(Stored dataset items)
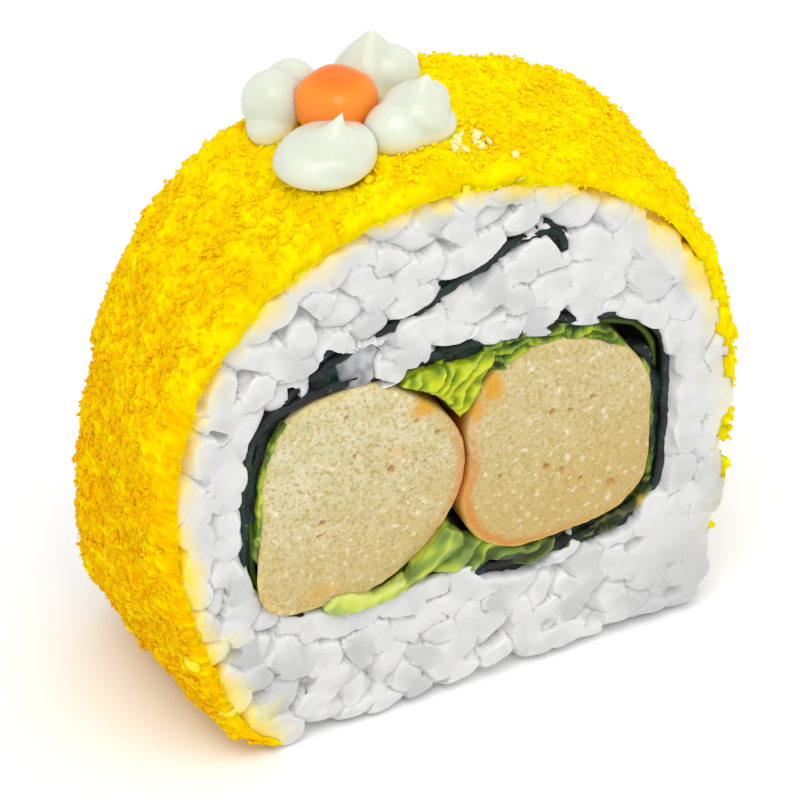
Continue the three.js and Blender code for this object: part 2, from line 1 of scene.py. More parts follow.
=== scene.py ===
# %% [markdown]
# # A slice of sushi roll in yellow crumb
#
# This lesson dresses one slice of an inside-out sushi roll. The real slice was rolled on a mat:
# a sheet of nori holds two pale fillings and a lettuce leaf, rice is pressed round it, and
# bright yellow crumb sticks to the rice. A cook cut it, laid it on its flat side and piped a
# small flower of cream on top, with a drop of orange sauce in the middle.
#
# The plain solids come in first, as a frame that never moves. Each later step makes one
# visible piece over its solid. All shapes are worked out in millimetres, and they become
# Blender's metres in one place only, where a mesh is made.

# %% Load the frame
import math

import bpy
import numpy as np
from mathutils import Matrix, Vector, noise
from mathutils.bvhtree import BVHTree
from mathutils.geometry import tessellate_polygon


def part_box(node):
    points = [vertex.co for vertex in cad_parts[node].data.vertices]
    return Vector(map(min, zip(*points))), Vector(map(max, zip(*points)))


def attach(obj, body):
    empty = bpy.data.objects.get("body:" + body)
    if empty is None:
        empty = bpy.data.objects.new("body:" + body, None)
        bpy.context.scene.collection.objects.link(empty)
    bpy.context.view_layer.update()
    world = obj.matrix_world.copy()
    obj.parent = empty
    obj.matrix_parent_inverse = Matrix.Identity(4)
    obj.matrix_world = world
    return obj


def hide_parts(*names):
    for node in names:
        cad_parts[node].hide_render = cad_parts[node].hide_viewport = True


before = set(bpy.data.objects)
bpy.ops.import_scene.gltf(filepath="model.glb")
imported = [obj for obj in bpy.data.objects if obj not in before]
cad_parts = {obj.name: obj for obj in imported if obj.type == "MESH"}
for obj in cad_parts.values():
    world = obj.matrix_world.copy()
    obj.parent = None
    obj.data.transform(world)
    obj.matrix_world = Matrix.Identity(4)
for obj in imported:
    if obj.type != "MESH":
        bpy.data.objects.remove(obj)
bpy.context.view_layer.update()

MM = 0.001
print("solids:", ", ".join(sorted(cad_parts)))

# %% [markdown]
# ## Reading the frame
# Rice grains and crumbs must lie where the solids are, so the script asks the solids. A BVH
# tree is a fast index of a mesh: it answers "what is the nearest point of the skin?" and
# "where does this ray hit?". The same answers could be typed in as tables of numbers, but
# then they would be wrong as soon as a solid changed.

# %% Points, triangles and trees of the solids
def points_of(mesh):
    """The corners of a mesh in millimetres."""
    points = np.empty(len(mesh.vertices) * 3)
    mesh.vertices.foreach_get("co", points)
    return points.reshape(-1, 3) / MM


def skin_of(mesh):
    """The corners of a mesh in millimetres, and its triangles."""
    mesh.calc_loop_triangles()
    triangles = np.empty(len(mesh.loop_triangles) * 3, dtype=np.int32)
    mesh.loop_triangles.foreach_get("vertices", triangles)
    return points_of(mesh), triangles.reshape(-1, 3)


def solid(node):
    return skin_of(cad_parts[node].data)


def tree_of(node):
    points, triangles = solid(node)
    return BVHTree.FromPolygons(points.tolist(), triangles.tolist())


RICE_TREE = tree_of("rice")
COAT_TREE = tree_of("coating")


def gap_to_coat(points):
    return np.array([COAT_TREE.find_nearest(Vector(p))[3] for p in points])


print("triangles in the rice solid:", len(solid("rice")[1]))

# %% [markdown]
# ## The slant of the slice
# No cook cuts a roll quite square. The near face stands upright, and the far face leans and
# has slid a little to the right, so the slice is thicker at its base. Every piece of the roll
# shares that slant. `at` turns a place on the straight roll (x, height, and how far through
# the slice) into a place on the real one.

# %% From the straight roll to the leaning slice
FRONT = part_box("coating")[0].y / MM
SLICE_DEPTH = -2 * FRONT
WEDGE = 3.2  # how much thicker the slice is at its base than at the middle
MID_HEIGHT = 25.0
TOP_HEIGHT = 50.0
SKEW = 1.6  # how far the far face has slid to the right


def thickness_at(z):
    return SLICE_DEPTH + WEDGE * (MID_HEIGHT - z) / MID_HEIGHT


def at(x, z, share):
    """Points of the slice: share is 0 at the near cut face and 1 at the far one."""
    x, z, share = np.broadcast_arrays(x, z, share)
    return np.stack([x + SKEW * share, FRONT + share * thickness_at(z), z], axis=-1)


print("thickness at the base:", thickness_at(0), "and at the top:", thickness_at(TOP_HEIGHT))

# %% [markdown]
# ## Meshes from arrays
# Thousands of grains and crumbs would take minutes if each were its own object made with an
# operator. Whole arrays of corners and faces are handed to Blender instead, in one call.

# %% Helpers that make and join meshes
def mesh_from(name, points, faces):
    faces = np.asarray(faces, dtype=np.int32)
    mesh = bpy.data.meshes.new(name)
    mesh.vertices.add(len(points))
    mesh.vertices.foreach_set("co", (np.asarray(points) * MM).ravel())
    mesh.loops.add(faces.size)
    mesh.loops.foreach_set("vertex_index", faces.ravel())
    mesh.polygons.add(len(faces))
    mesh.polygons.foreach_set("loop_start", np.arange(len(faces)) * faces.shape[1])
    mesh.update(calc_edges=True)
    mesh.shade_smooth()
    return mesh


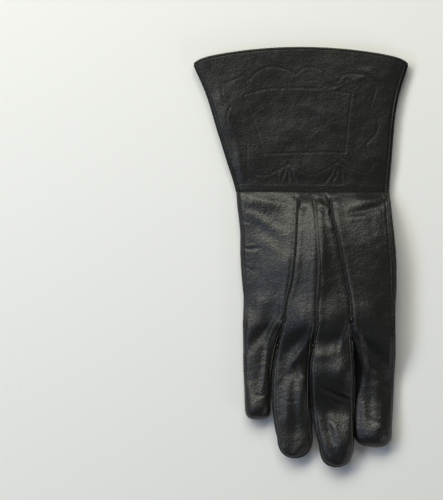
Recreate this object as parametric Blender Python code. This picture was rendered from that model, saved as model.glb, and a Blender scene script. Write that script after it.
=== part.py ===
"""A right-hand leather gauntlet that lies palm down, with its thumb folded under the palm.

Metres, +Z up. The fingers point to -Y, the cuff's mouth to +Y and the thumb's side is +X.
The glove's outer skin is laid out first, as one welded surface. Each leather panel is then cut
from that skin and given its wall, so that neighbouring panels meet edge to edge at their seams.
"""

import math
from typing import NamedTuple

import bmesh
import bpy
from mathutils import Matrix, Vector

MM = 0.001

# Driving dimensions
LEATHER = 1.2 * MM
SEAM_GAP = 0.3 * MM
HAND_WIDTH = 113.5 * MM
HAND_DEPTH = 13 * MM
PALM_LENGTH = 97 * MM
FINGER_LENGTH = 109.5 * MM
SIDE_ROOT_DROP = 6 * MM
CUFF_LENGTH = 105.5 * MM
CUFF_DEPTH = 10.5 * MM
FLARE_LITTLE_SIDE = 31.5 * MM
FLARE_THUMB_SIDE = 13.5 * MM
MOUTH_ARC_RISE = 9 * MM
MOUTH_CORNER_DROP = 2.5 * MM
BINDING_RADIUS = 1.1 * MM
POINT_HEIGHT = 1.5 * MM
FOURCHETTE_INSET = 4.5 * MM
FOURCHETTE_SWELL = 0.6 * MM
GAP_END_WIDTH = 1.6 * MM
THUMB_LIFT = 11.5 * MM
THUMB_CLEARANCE = 1.2 * MM
THUMB_DEPTH = THUMB_LIFT - THUMB_CLEARANCE
THUMB_REACH = 117.5 * MM
THUMB_HOLE_WIDTH = 50 * MM
THUMB_HOLE_LENGTH = 58 * MM
THUMB_HOLE_ACROSS = 23.5 * MM
THUMB_HOLE_DOWN = 18 * MM
THUMB_HOLE_MIDDLE = THUMB_HOLE_DOWN + THUMB_HOLE_LENGTH / 2

# Heights of the seams, as shares of the depth above the underside
SEAM_HEIGHT = 0.48
FORK_TOP = 0.72
FORK_BOTTOM = 0.2
FORK_END = 0.07

# Below 1, these powers make a section squarer than an ellipse: at its sides, over its back and underneath
SIDE_POWER = 0.55
DOME_POWER = 0.8
UNDERSIDE_POWER = 0.6
UNDERSIDE_FULLNESS = 1.08

# The thumb lifts the palm from this share of HAND_WIDTH on, over the next, and over this share of the palm
LIFT_START = -0.44
LIFT_WIDTH = 0.4
LIFT_RAMP = 0.3

# Shares of the palm's length where the fingers' sections begin to part, and where the raised points begin
PARTING_START = 0.66
POINT_START = 0.05
POINT_RAMP = 0.1

# Moves a strand's columns away from its edges, so that they stay further apart than the leather is thick
OPENED_SPACING = 0.035

# Limits on how far a corner of a wall is stretched inwards, and an edge's corner drawn back
MOST_STRETCH = 1.4
LEAST_REACH = 0.6

# Faces across one finger's strand, and rows along each zone
STRAND_FACES = 6
CUFF_ROWS = 7
FINGER_ROWS = 8
TIP_ROWS = 3
FORK_FACES = 2
GAP_END_ROWS = 3
THUMB_SIDES = 18

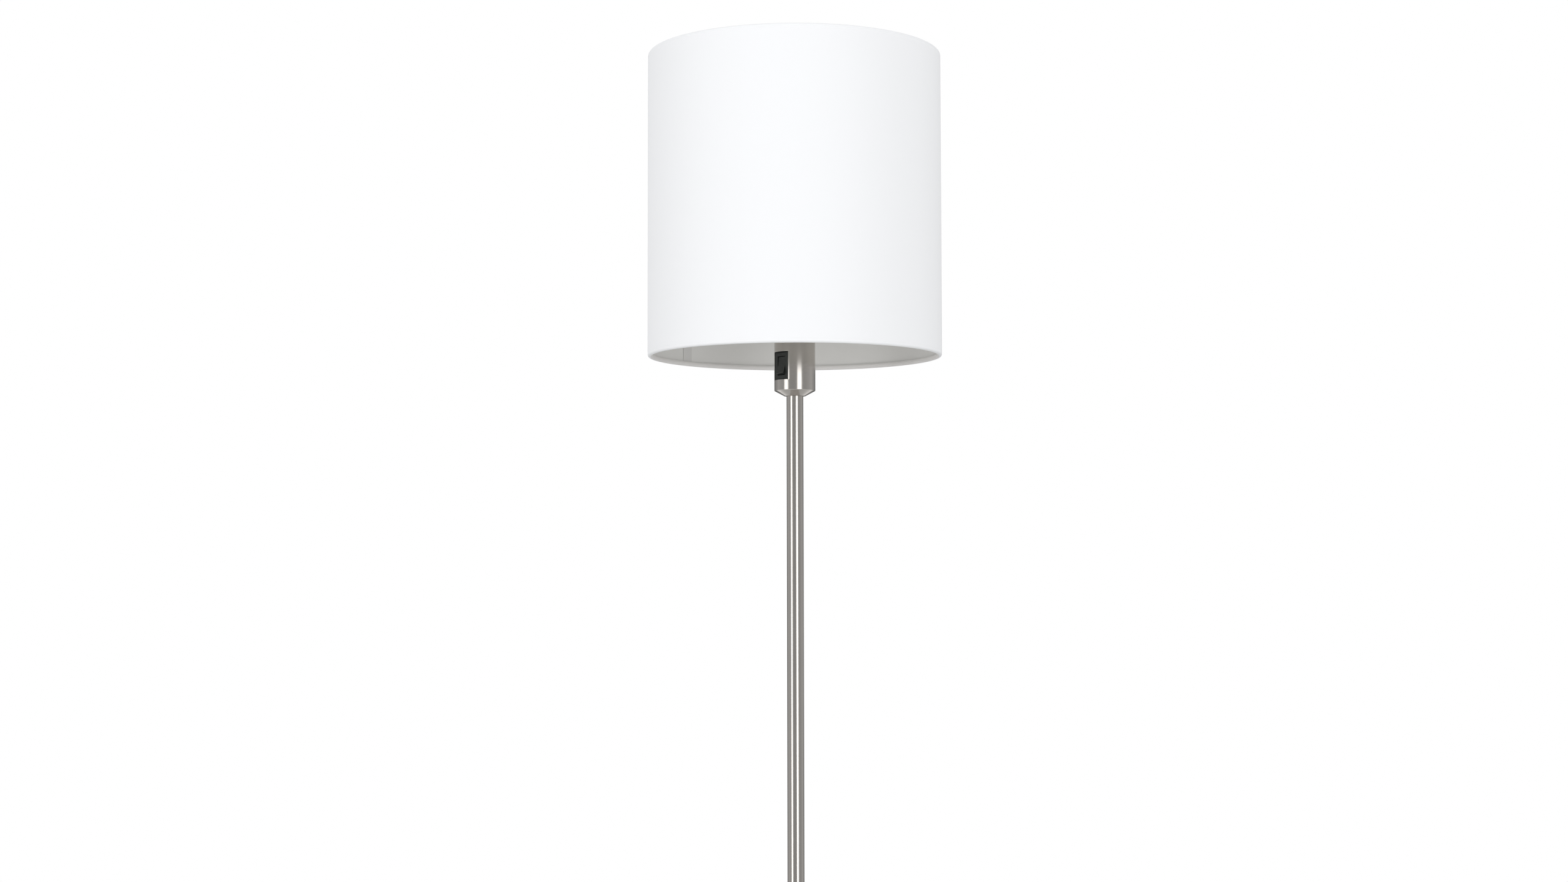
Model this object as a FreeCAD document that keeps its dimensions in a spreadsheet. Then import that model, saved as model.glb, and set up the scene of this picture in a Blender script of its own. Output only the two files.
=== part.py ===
import FreeCAD, Part
import math
import os
import re

import Sketcher
from FreeCAD import Placement, Rotation, Vector

# Column floor lamp: a drum shade on a wire carrier, a metal holder cup with a rocker switch, a two-piece column
# and a weighted round foot. Millimetres and degrees. Z is up and z = 0 is the floor. The column stands on the
# Z axis, and the switch faces -Y.

doc = FreeCAD.newDocument("column_floor_lamp")
sizes = doc.addObject("Spreadsheet::Sheet", "Sizes")
places = doc.addObject("Spreadsheet::Sheet", "Places")

# ---------------------------------------------------------------- driving sizes

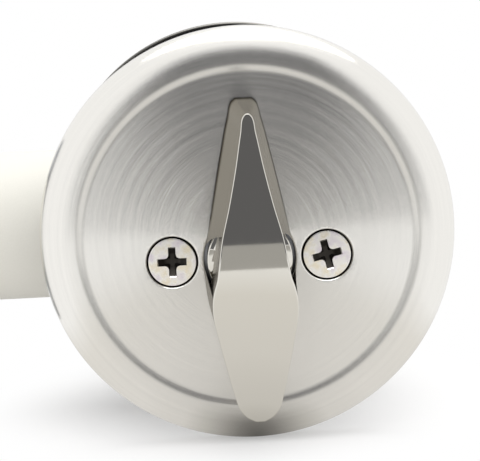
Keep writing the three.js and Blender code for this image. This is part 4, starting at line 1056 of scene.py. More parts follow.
def make_retaining_ring():
    low, high = span("thumbturn_retaining_ring")
    start, stop = RING_MOUTH - math.pi / 2, 1.5 * math.pi - RING_MOUTH
    angles = np.linspace(start, stop, 97)
    outer = [(high[0] * math.cos(a), high[0] * math.sin(a) + SPINDLE_Z_MM) for a in angles]
    reach = [RING_INNER_MM + RING_RELIEF_MM * abs(math.sin(2 * a)) ** 0.7 for a in angles]
    inner = [(r * math.cos(a), r * math.sin(a) + SPINDLE_Z_MM) for r, a in zip(reach, angles)]
    ring = plate("thumbturn_retaining_ring_stamped", outer + inner[::-1], low[1], high[1], edge=0.1)
    smooth(ring)
    hand_in(ring, SPRING_STEEL, "turning_set", "spring_steel", "thumbturn_retaining_ring")


make_retaining_ring()


# Tailpiece: a flat steel blade from the plug through the cam into the thumbturn's stem. Its
# round head and lug are held in the plug's cap, and notches let it be snapped shorter.
BLADE_HALF_MM = 3.175
BLADE_THICKNESS_MM = 1.6
BLADE_TIP_MM = 0.8
BLADE_NOTCH_MM = 0.35
BLADE_NOTCH_PITCH_MM = 6.35
TAIL_HEAD_MM = 1.2
DRIVE_LUG_HEIGHT_MM = 2
DRIVE_LUG_RADII_MM = (2.2, 5.75)
DRIVE_LUG_HALF_ANGLE = math.radians(41)
JOIN_MM = 0.3


def arc(centre, radius, start, stop, steps):
    angles = [start + (stop - start) * i / steps for i in range(steps + 1)]
    return [(centre[0] + radius * math.cos(a), centre[1] + radius * math.sin(a)) for a in angles]


# A sector of a ring. The tailpiece and the plug have one each, and one pushes the other round.
def lug_outline(middle_angle):
    inner, outer = DRIVE_LUG_RADII_MM
    start, stop = middle_angle - DRIVE_LUG_HALF_ANGLE, middle_angle + DRIVE_LUG_HALF_ANGLE
    return (arc((0, SPINDLE_Z_MM), outer, start, stop, 20)
            + arc((0, SPINDLE_Z_MM), inner, stop, start, 12))


def blade_outline(tip_y, root_y):
    half, notch = BLADE_HALF_MM, BLADE_NOTCH_MM
    edge = [(tip_y, half - BLADE_TIP_MM), (tip_y + BLADE_TIP_MM, half)]
    y = tip_y + BLADE_NOTCH_PITCH_MM
    while y < root_y - BLADE_NOTCH_PITCH_MM / 2:
        edge += [(y - notch, half), (y, half - notch), (y + notch, half)]
        y += BLADE_NOTCH_PITCH_MM
    edge.append((root_y, half))
    mirrored = [(y, -z) for y, z in reversed(edge)]
    return [(y, SPINDLE_Z_MM + z) for y, z in edge + mirrored]


def make_tailpiece():
    low, high = span("tailpiece")
    head_front = high[1] - DRIVE_LUG_HEIGHT_MM
    head_back, half = head_front - TAIL_HEAD_MM, BLADE_THICKNESS_MM / 2
    disc = rounded([(0, head_back), (high[0], head_back, 0.2), (high[0], head_front, 0.2),
                    (0, head_front)])
    tail = turned("tailpiece_stamped", disc, SPINDLE_MM, steps=96)
    lug = plate("lug", lug_outline(0), head_front - JOIN_MM, high[1], edge=0.15)
    blade = plate("blade", blade_outline(low[1], head_back + JOIN_MM), -half, half, "X", 0.18)
    combine(tail, [lug, blade], "UNION")
    smooth(tail)
    hand_in(tail, ZINC_PLATE, "turning_set", "plain_steel", "tailpiece")


make_tailpiece()


# Faceplate: a stamped stainless plate let into the door's edge, with the bolt's opening and two
# countersunk holes for wood screws. It is brushed straight along its length.
FACEPLATE_CORNER_MM = 6.35
FACEPLATE_SCREW_Z_MM = 20.675
FACEPLATE_HOLE_MM = 2.4
FACEPLATE_SINK_MM = 4.4
OPENING_CORNER_MM = 1.2
PLATE_STEEL = "CFCCC5"
PLATE_STEEL_CLOUD = "C8C5BE"


def box_outline(half_u, half_v, corner, steps=10):
    return rounded([(-half_u, -half_v, corner), (half_u, -half_v, corner), (half_u, half_v, corner),
                    (-half_u, half_v, corner)], steps)


def bolt_opening(near, far):
    high = span("bolt")[1]
    outline = box_outline(high[1] + RUNNING_GAP_MM, high[2] + RUNNING_GAP_MM, OPENING_CORNER_MM)
    return plate("bolt_opening", outline, near - CUT_PAST_MM, far + CUT_PAST_MM, "X", 0)


def make_faceplate():
    low, high = span("latch_faceplate")
    near, far, past = low[0], high[0], CUT_PAST_MM
    outline = box_outline(high[1], high[2], FACEPLATE_CORNER_MM, 16)
    face = plate("latch_faceplate_brushed", outline, near, far, "X", 0.35)
    sink = rounded([(0, near - past), (FACEPLATE_SINK_MM + 0.9, near - past),
                    (FACEPLATE_SINK_MM, near + 0.02, 0.15), (FACEPLATE_HOLE_MM, far - 0.3, 0.2),
                    (FACEPLATE_HOLE_MM, far + past), (0, far + past)])
    sinks = [turned("sink", sink, (0, 0, z), "X", 96)
             for z in (-FACEPLATE_SCREW_Z_MM, FACEPLATE_SCREW_Z_MM)]
    combine(face, [bolt_opening(near, far), *sinks])
    smooth(face)
    steel = grained_metal("satin_stainless_steel_straight_brushed", PLATE_STEEL, PLATE_STEEL_CLOUD,
                          (0.111, 0.111, 6.25), 0.3, 0.35)
    hand_in(face, steel, "lock", "satin_steel", "latch_faceplate")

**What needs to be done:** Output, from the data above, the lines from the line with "Recreate this object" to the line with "under the palm." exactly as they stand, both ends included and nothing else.

**Result:**
Recreate this object as parametric Blender Python code. This picture was rendered from that model, saved as model.glb, and a Blender scene script. Write that script after it.
=== part.py ===
"""A right-hand leather gauntlet that lies palm down, with its thumb folded under the palm.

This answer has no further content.